Die Erforschung von Hauterkrankungen, Wundheilungsprozessen und Alterungsphänomenen gehört zu den großen Herausforderungen der modernen Medizin. Bislang sind Wissenschaft und Industrie dafür häufig auf Tierversuche angewiesen. Diese liefern jedoch nur eingeschränkt übertragbare Ergebnisse und sind ethisch umstritten. Hier setzt das Forschungsprojekt »SkinVital« des Fraunhofer-Instituts für Mikrostruktur von Werkstoffen und Systemen IMWS in Halle (Saale) an, in dem ein Perfusionssystem für humane Hautproben entwickelt werden soll.
Der Bedarf an neuen Therapieoptionen, Diagnostikverfahren und Pflegeprodukten für die Haut steigt, da sie als größtes Organ des Menschen nicht nur Schutz vor äußeren Einflüssen bietet, sondern auch eine zentrale Rolle im Immunsystem und in der Regulierung lebenswichtiger Prozesse spielt.
Das Projektteam will deshalb ein neuartiges technisches System entwickeln, das humane Hautexplantate über einen deutlich längeren Zeitraum vital erhält, als dies bisher möglich ist. Grundlage ist ein speziell konzipierter Vollhaut-Perfusionsstand, der eine kontinuierliche Versorgung der Haut mit Nährstoffen und Sauerstoff sicherstellt. Als Ausgangsmaterial dienen humane Hautproben, die in Zusammenarbeit mit dem BG Klinikum Bergmannstrost Halle (Saale) im Rahmen von Hautlappenplastiken gewonnen werden. Damit entsteht eine Forschungsplattform, die eine realitätsnahe Untersuchung der Wirksamkeit hautbezogener Medizin- oder Pflegeprodukte an menschlicher Haut unter kontrollierten Laborbedingungen ermöglichen kann.

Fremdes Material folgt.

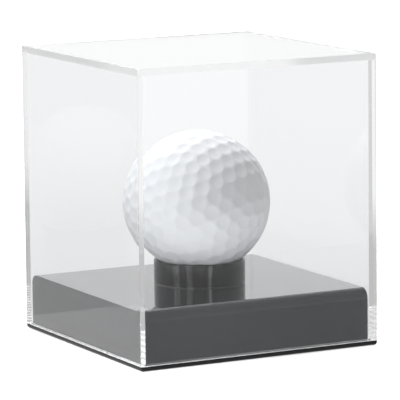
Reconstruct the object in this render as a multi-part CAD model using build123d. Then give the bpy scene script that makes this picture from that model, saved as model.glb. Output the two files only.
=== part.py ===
from build123d import *
import os
from itertools import combinations
from math import radians, sin, sqrt

# Display case for one golf ball, standing on its base plate. Millimetres, +Z up, front towards -Y.
# The origin is the middle of the base plate's underside.

# Clear cover: a box of five flat panels, open below, that stands on the base plate
cover_width = 78.0  # outside, along X
cover_depth = 78.0  # outside, along Y
cover_height = 85.3  # from the base plate to the top
wall_sheet = 2.0  # thickness of the four walls
top_sheet = 2.0  # thickness of the top panel
lead_in = 0.5  # chamfer inside the walls' lower edge, which guides the cover over the riser

# Base plate: flush with the cover all round
base_thickness = 1.5
base_edge_radius = 1.0  # along its lower edge

# Riser: a hollow cap that fills the inside of the cover and keeps it in place
riser_height = 15.5
riser_clearance = 0.3  # to the cover's walls, on each side
riser_wall = 2.5
riser_edge_radius = 3.0  # the front and back edges of its top, the side edges are sharp
riser_inside_radius = 0.5  # the front and back upper edges of its hollow

# Ring that the ball stands in
ring_outer_diameter = 27.4
ring_wall = 1.2
ring_height = 7.0
ring_edge_radius = 0.25  # both edges of its rim

# Golf ball of two layers, with its dimples in rows between the corners of an icosahedron
ball_diameter = 42.67
ball_cover_thickness = 1.9
ball_seat_gap = 0.1  # between the ball and the ring's rim
dimple_depth = 0.2  # below the plane of its rim
dimple_land = 0.2  # the narrowest strip left between two dimples
dimple_steps = (1, 5)  # from one corner to the next, along the rows and then across them
ball_turns = (20.91, -11.75, -24.6)  # degrees that the ball is turned about X, then Y, then Z

# Sizes that follow
wall_height = cover_height - top_sheet
inner_width = cover_width - 2 * wall_sheet
inner_depth = cover_depth - 2 * wall_sheet
riser_width = inner_width - 2 * riser_clearance
riser_depth = inner_depth - 2 * riser_clearance
riser_top = base_thickness + riser_height
ring_top = riser_top + ring_height
ring_inner_radius = ring_outer_diameter / 2 - ring_wall
ball_radius = ball_diameter / 2
plug_margin = dimple_land / 4  # a dimple's cutter is this much wider, so that it leaves no sliver
rounding_error = 1e-9  # lets the points on a face's own edges count as inside it
length_tolerance = 1.01  # edges within one per cent of the shortest are edges of the icosahedron

upwards = (Align.CENTER, Align.CENTER, Align.MIN)  # centred on the Z axis, standing on z = 0


def block(width, depth, height, bottom):
    """A block centred on the Z axis that stands on the plane z = bottom."""
    return Pos(0, 0, bottom) * Box(width, depth, height, align=upwards)


def top_face(solid):
    return solid.faces().sort_by(Axis.Z)[-1]


def bottom_face(solid):
    return solid.faces().sort_by(Axis.Z)[0]


def make_cover_shell():
    """The cover in one, with the lead-in cut round the inside of its mouth."""
    outside = block(cover_width, cover_depth, cover_height, base_thickness)
    inside = block(inner_width, inner_depth, wall_height, base_thickness)
    shell = outside - inside
    mouth = bottom_face(shell).inner_wires()[0]
    return chamfer(mouth.edges(), lead_in)


def make_cover_panels():
    """The cover cut at its joints: the top lies on the walls, the sides stand between front and back."""
    shell = make_cover_shell()
    side_x = (cover_width - wall_sheet) / 2
    front_y = (cover_depth - wall_sheet) / 2
    lid = block(cover_width, cover_depth, top_sheet, base_thickness + wall_height)
    long_wall = block(cover_width, wall_sheet, wall_height, base_thickness)
    side_wall = block(wall_sheet, inner_depth, wall_height, base_thickness)
    return {
        "cover_top_panel": shell & lid,
        "cover_front_panel": shell & Pos(0, -front_y, 0) * long_wall,
        "cover_back_panel": shell & Pos(0, front_y, 0) * long_wall,
        "cover_left_panel": shell & Pos(-side_x, 0, 0) * side_wall,
        "cover_right_panel": shell & Pos(side_x, 0, 0) * side_wall,
    }


def make_base_plate():
    plate = block(cover_width, cover_depth, base_thickness, 0)
    return fillet(bottom_face(plate).edges(), base_edge_radius)


def make_riser():
    """A cap, open below, whose sheet turns down in a round bend along the front and along the back."""
    cap = block(riser_width, riser_depth, riser_height, base_thickness)
    cap = fillet(top_face(cap).edges().filter_by(Axis.X), riser_edge_radius)
    hollow = block(
        riser_width - 2 * riser_wall,
        riser_depth - 2 * riser_wall,
        riser_height - riser_wall,
        base_thickness,
    )
    return cap - fillet(top_face(hollow).edges().filter_by(Axis.X), riser_inside_radius)


def make_ball_ring():
    outside = Cylinder(ring_outer_diameter / 2, ring_height, align=upwards)
    bore = Cylinder(ring_inner_radius, ring_height, align=upwards)
    ring = outside - bore
    return Pos(0, 0, riser_top) * fillet(top_face(ring).edges(), ring_edge_radius)


def ball_centre():
    """The height at which the ball's middle comes to rest, with its gap to the ring's rounded rim."""
    reach = ball_radius + ball_seat_gap + ring_edge_radius
    return ring_top - ring_edge_radius + sqrt(reach**2 - (ring_inner_radius + ring_edge_radius) ** 2)


def icosahedron_faces():
    """The twenty faces, each as three unit vectors, counterclockwise when seen from outside."""
    golden = (1 + sqrt(5)) / 2
    corners = []
    for a in (-1, 1):
        for b in (-golden, golden):
            corners += [Vector(0, a, b), Vector(a, b, 0), Vector(b, 0, a)]
    corners = [corner.normalized() for corner in corners]
    edge = min((p - q).length for p, q in combinations(corners, 2))
    faces = []
    for p, q, r in combinations(corners, 3):
        longest = max((p - q).length, (q - r).length, (r - p).length)
        if longest < length_tolerance * edge:
            faces.append((p, q, r) if p.cross(q).dot(r) > 0 else (p, r, q))
    return faces


def dimple_directions():
    """Unit vectors from the ball's middle to its dimples, on a triangular lattice over each face.

    A lattice point has a share in each corner of its face. It is the sum of the corners, each times
    the sine of its share of the edge's angle, which keeps the rows evenly spaced on the sphere.
    """
    along, across = dimple_steps
    cells = along**2 + along * across + across**2
    found = {}
    for p, q, r in icosahedron_faces():
        edge_angle = radians(p.get_angle(q))
        for i in range(-across, along + 1):
            for j in range(along + 2 * across + 1):
                share_q = (i * (along + across) + j * across) / cells
                share_r = (j * along - i * across) / cells
                shares = (1 - share_q - share_r, share_q, share_r)
                if min(shares) < -rounding_error:
                    continue
                weights = [sin(share * edge_angle) for share in shares]
                spot = (p * weights[0] + q * weights[1] + r * weights[2]).normalized()
                place = tuple(round(value, 4) + 0.0 for value in spot)  # the same from either face
                found[place] = spot
    return list(found.values())


def dimple_cutter(direction, rim_radius):
    """A plug with a round bottom that cuts one dimple. It stays clear of its neighbours' plugs."""
    rim_height = sqrt(ball_radius**2 - rim_radius**2)
    bottom_radius = (rim_radius**2 + dimple_depth**2) / (2 * dimple_depth)
    bottom = Pos(0, 0, rim_height - dimple_depth + bottom_radius) * Sphere(bottom_radius)
    plug_foot = rim_height - 2 * dimple_depth  # below the round bottom
    plug_length = ball_radius + dimple_depth - plug_foot  # to above the ball
    plug = Cylinder(rim_radius + plug_margin, plug_length, align=upwards)
    return Plane(origin=(0, 0, 0), z_dir=direction) * (Pos(0, 0, plug_foot) * plug & bottom)


def make_ball_cover():
    """The outer layer, on a round whose poles lie in two dimples, where its surface is cut away."""
    directions = dimple_directions()
    cutters = []
    for direction in directions:
        nearest = min((direction - other).length for other in directions if other is not direction)
        rim_radius = (nearest * ball_radius - dimple_land) / 2
        cutters.append(dimple_cutter(direction, rim_radius))
    pole = icosahedron_faces()[0][0]
    ball_round = Plane(origin=(0, 0, 0), z_dir=pole) * Sphere(ball_radius)
    return seat_ball(ball_round - cutters - make_core_round())


def make_core_round():
    return Sphere(ball_radius - ball_cover_thickness)


def seat_ball(layer):
    """Turns a layer of the ball as the ball lies and sets it in the ring."""
    for axis, angle in zip((Axis.X, Axis.Y, Axis.Z), ball_turns):
        layer = layer.rotate(axis, angle)
    return Pos(0, 0, ball_centre()) * layer


parts = {
    **make_cover_panels(),
    "base_plate": make_base_plate(),
    "riser": make_riser(),
    "ball_ring": make_ball_ring(),
    "golf_ball_cover": make_ball_cover(),
    "golf_ball_core": seat_ball(make_core_round()),
}

os.makedirs("parts", exist_ok=True)
for name, solid in parts.items():
    export_step(solid, f"parts/{name}.step")
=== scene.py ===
from itertools import combinations
from math import radians, sqrt

import bpy
import numpy as np
from mathutils import Euler, Matrix, Vector


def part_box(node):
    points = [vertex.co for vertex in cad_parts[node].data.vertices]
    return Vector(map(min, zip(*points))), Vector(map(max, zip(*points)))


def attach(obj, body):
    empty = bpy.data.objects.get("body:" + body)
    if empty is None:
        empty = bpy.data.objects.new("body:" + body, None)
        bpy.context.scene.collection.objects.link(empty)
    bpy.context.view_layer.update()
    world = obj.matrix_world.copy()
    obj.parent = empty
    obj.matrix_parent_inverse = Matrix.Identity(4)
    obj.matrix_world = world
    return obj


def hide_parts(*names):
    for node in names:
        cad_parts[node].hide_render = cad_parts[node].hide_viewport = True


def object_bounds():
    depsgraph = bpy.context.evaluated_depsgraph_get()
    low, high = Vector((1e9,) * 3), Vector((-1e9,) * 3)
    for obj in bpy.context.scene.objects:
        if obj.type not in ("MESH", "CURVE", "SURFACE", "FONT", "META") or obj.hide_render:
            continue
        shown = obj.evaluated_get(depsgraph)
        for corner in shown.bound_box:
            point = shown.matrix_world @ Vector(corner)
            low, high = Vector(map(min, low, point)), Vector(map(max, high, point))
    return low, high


# A clear display case for one golf ball. Metres, +Z up, front wall towards -Y.
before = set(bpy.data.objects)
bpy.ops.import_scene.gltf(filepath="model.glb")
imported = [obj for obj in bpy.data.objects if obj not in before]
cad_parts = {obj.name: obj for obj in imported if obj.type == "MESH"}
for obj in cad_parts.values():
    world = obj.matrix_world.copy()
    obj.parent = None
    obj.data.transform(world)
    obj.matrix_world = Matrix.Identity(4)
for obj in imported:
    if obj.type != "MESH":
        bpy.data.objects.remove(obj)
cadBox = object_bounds()
mm = 0.001
print("frame:", sorted(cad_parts))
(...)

Das Perfusionssystem umfasst ein speziell konstruiertes Gehäuse, das die Hautexplantate schützt und eine sterile Umgebung gewährleistet. Die Haut wird auf eine Hydrogelschicht gebettet, die optimale Bedingungen für die Versorgung und Stabilisierung des Gewebes schafft. Die Perfusionslösung selbst ist sorgfältig auf die Bedürfnisse des Gewebes abgestimmt und enthält Nährstoffe, Elektrolyte und Gase in einer Zusammensetzung, die der natürlichen Versorgung im menschlichen Körper möglichst nahekommt. Über ein Regelungssystem werden sowohl die Temperatur als auch der Perfusionsdruck konstant gehalten, um physiologische Bedingungen zu gewährleisten.
Während des Perfusionsprozesses wird die Lebensfähigkeit des Gewebes regelmäßig überwacht. Hierfür kommen immunhistologische Analysen zum Einsatz, mit denen sich die Vitalität und strukturelle Integrität der Haut beurteilen lassen. Darüber hinaus ermöglicht das Modell die gezielte Erzeugung definierter Wundzustände. So können Entzündungsprozesse detailliert untersucht und unterschiedliche Wundauflagen im direkten Vergleich getestet werden. »Angesichts einer alternden Gesellschaft und der steigenden Häufigkeit von Hauterkrankungen und chronischen Wunden schafft das humane Vollhaut-Perfusionsmodell ein Werkzeug, das nicht nur die Qualität der Forschungsergebnisse erhöht, sondern auch ethische Maßstäbe setzt«, sagt Dr. Andrea Friedmann, die das Projekt am Fraunhofer IMWS leitet.
Das Fraunhofer IMWS bringt in das Projekt seine umfangreiche Expertise in der Entwicklung innovativer material- und lebenswissenschaftlicher Technologien ein. »Wir schaffen eine neuartige Plattform mit großen Potenzialen für die Verbesserung der Forschung an humaner Haut. Zugleich stärken wir das wissenschaftliche Profil des Instituts im Bereich der biomedizinischen Forschung«, ergänzt Friedmann. Damit leistet das Projekt einen wichtigen Beitrag, um den Weg für neue diagnostische und therapeutische Verfahren zu ebnen. Im Vergleich zu tierexperimentellen Studien wären Untersuchungen an humaner perfundierter Haut besser übertragbar, kostensparend und für industrielle Partner attraktiv.